Situações desafiadoras tendem a extrair o melhor de nós. Começa-se assim a explicar o sucesso de Fruto Proibido (1975), quarto álbum solo de Rita Lee e segundo com o Tutti Frutti. Um disco tão poderoso que, 50 anos depois, soa tão forte como na época em que saiu.
A história do Fruto começa em 1972, quando Rita acabou dispensada d’Os Mutantes, banda com a qual revolucionara o rock brasileiro no fim da década anterior. O motivo era bobo: o grupo enveredou para o rock progressivo, em alta na época, e os demais integrantes — seu agora ex-marido Arnaldo Baptista e o irmão, Sérgio Dias — não a consideravam tecnicamente apta.
Sem banda e sem marido, Rita, com seus 20 e poucos anos, voltou até a morar na casa dos pais. Recolheu os cacos e começou a trabalhar em seu próximo projeto: uma dupla com a guitarrista Lúcia Turnbull, Cilibrinas do Éden, com sonoridade leve e recepção inaugural fraca. A iniciativa ganhou peso quando elas recrutaram os músicos do Lisergia, com destaque ao guitarrista Luiz Carlini e ao baixista Lee Marcucci. Estava formado o Tutti Frutti, grupo que acompanharia a ex-Mutante nos anos seguintes.
De início, eles gravaram um álbum que sequer saiu oficialmente — e que pode ser encontrado no mercado pirata sob o nome Cilibrinas do Éden — e outro que realmente foi lançado: o bom — mas não ótimo — Atrás do Porto Tem uma Cidade (1974). Era como se os envolvidos ainda estivessem se conhecendo de verdade, até adquirirem intimidade e, já sem Lúcia, brindaram o público com Fruto Proibido. Um clássico da música brasileira feito por uma artista expulsa de uma banda três anos antes.
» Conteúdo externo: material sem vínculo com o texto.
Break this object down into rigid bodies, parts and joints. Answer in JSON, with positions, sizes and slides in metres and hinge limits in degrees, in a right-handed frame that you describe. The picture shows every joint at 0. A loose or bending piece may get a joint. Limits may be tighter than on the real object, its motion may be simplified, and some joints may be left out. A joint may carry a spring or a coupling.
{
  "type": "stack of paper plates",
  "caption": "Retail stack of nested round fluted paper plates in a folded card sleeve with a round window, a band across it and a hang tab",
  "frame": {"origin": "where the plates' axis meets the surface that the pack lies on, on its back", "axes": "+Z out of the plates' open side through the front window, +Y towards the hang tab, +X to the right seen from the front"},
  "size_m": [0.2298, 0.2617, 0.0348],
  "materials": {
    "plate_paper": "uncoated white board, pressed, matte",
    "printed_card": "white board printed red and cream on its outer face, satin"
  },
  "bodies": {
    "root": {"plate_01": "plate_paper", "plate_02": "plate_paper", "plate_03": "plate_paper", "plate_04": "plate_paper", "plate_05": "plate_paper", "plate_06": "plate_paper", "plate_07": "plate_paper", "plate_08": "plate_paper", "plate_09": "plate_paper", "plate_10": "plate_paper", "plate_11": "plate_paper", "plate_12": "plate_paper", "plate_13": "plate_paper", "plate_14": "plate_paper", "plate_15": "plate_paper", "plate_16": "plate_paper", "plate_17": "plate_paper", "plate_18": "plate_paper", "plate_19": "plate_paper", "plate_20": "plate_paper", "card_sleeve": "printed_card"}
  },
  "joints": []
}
Dá para imaginar?
Em Uma Autobiografia (2016), Rita Lee define Fruto como “um disquinho bacana” e admite: “Gosto muito desse trabalho”. Referenciando o movimento roqueiro que se formava no Brasil, destaca um dos grandes méritos do álbum: “Botei minhas asinhas pra fora num ambiente mezzo machista, ma non troppo”. E, com sua habitual eloquência, pontua que ele é “considerado por muitos como um divisor de águas do rock brazuquês, apesar da breguice do nome Fruto Proibido”. Carlini, à Rolling Stone Brasil, demonstra ainda mais entusiasmo ao cravar: “Esse álbum é incriticável”.
A abordagem atualizada, diga-se, é importantíssima para a compreensão do aspecto “divisor de águas”. Mesmo nos anos seguintes ao lançamento de Fruto Proibido, até a chegada da década de 1990, raros álbuns de rock BR acertaram em estética sonora e compilação de influências sem comprometer a originalidade. Aqui, Rita e a turma ancoram-se no glam rock, em voga na primeira metade dos anos 1970, e no que se chama hoje de classic rock. David Bowie na “era Ziggy Stardust” e Rolling Stones na fase com Mick Taylor na guitarra são algumas das principais referências. Ao mesmo tempo, tem claríssimas impressões digitais de Rita, Carlini, Marcucci, Franklin Paolillo (bateria), Manito (sopros e órgão), Guilherme Bueno (piano) e dos irmãos Rubens e Gilberto Nardo (vocais de apoio).
Fruto, conforme já citado, vai além dos hits. Há, claro, a baladaça “Ovelha Negra”, com um dos melhores solos de guitarra da história do nosso rock; a envolvente e atemporal “Agora Só Falta Você”, coescrita com Carlini; e a biográfica “Esse Tal de Roque Enrow”, uma das três letras coassinadas por Paulo Coelho. Mas o repertório é completo por canções irresistíveis como a abertura semicabaret “Dançar Pra Não Dançar”; do blues acalentador “Cartão Postal”; da groovadíssima “Pirataria”, cocriada junto a Marcucci… um caso incomum de álbum poderoso do início ao fim, da primeira à última faixa.